イスラエルが中東カタールの首都ドーハでイスラム組織ハマスの指導部を狙って攻撃した問題で、アラブやイスラム諸国が15日、ドーハで緊急の首脳会議を開いた。「(イスラエルとハマスの停戦交渉を仲介する)カタールの主権を侵害するだけでなく、国際的な調停と和平のプロセスを損なうものだ」とする共同声明を出し、カタールへの連帯を訴えた。

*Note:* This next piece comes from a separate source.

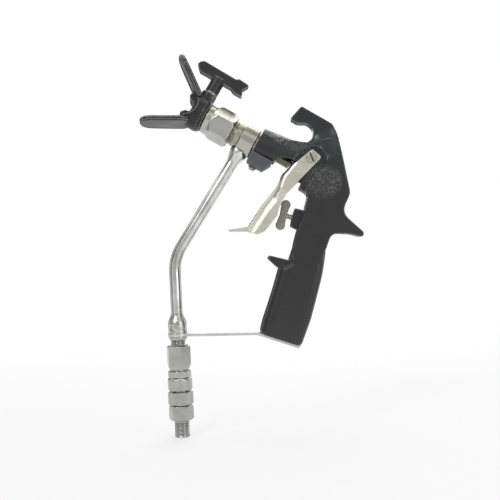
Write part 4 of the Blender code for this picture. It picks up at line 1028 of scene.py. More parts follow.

- 米国務長官、イスラエル「支持」表明 カタール空爆の不満、明言せず
会議にはアラブ連盟とイスラム協力機構(OIC)の加盟国・地域の首脳や閣僚らが出席。AFP通信によると約60カ国が集まった。一方、2020年のアブラハム合意でイスラエルとの国交を正常化したアラブ首長国連邦(UAE)やバーレーン、モロッコは首脳級の参加を見送ったという。
カタール元首「イスラエルの考えは危険な幻想」
カタールの衛星放送局アルジャジーラによると、カタールの元首、タミム首長は開会演説で「イスラエルは停戦交渉中の相手を暗殺しようとした。こんなことがあるだろうか。アラブ地域を影響力の下に置こうとするイスラエルの考えは、危険な幻想だ。我々は主権を守り、イスラエルの攻撃に立ち向かうためにあらゆる手を尽くす」と語った。
共同声明では、イスラエルのカタールへの攻撃を非難したうえで、パレスチナ自治区ガザなどでの戦闘についても「侵略行為だ」と批判。イスラエルに対する外交関係や経済関係を見直すよう各国に求めた。また、OIC加盟国・地域に対しては「イスラエルの国連加盟資格を停止するための取り組み」を調整するよう訴えた。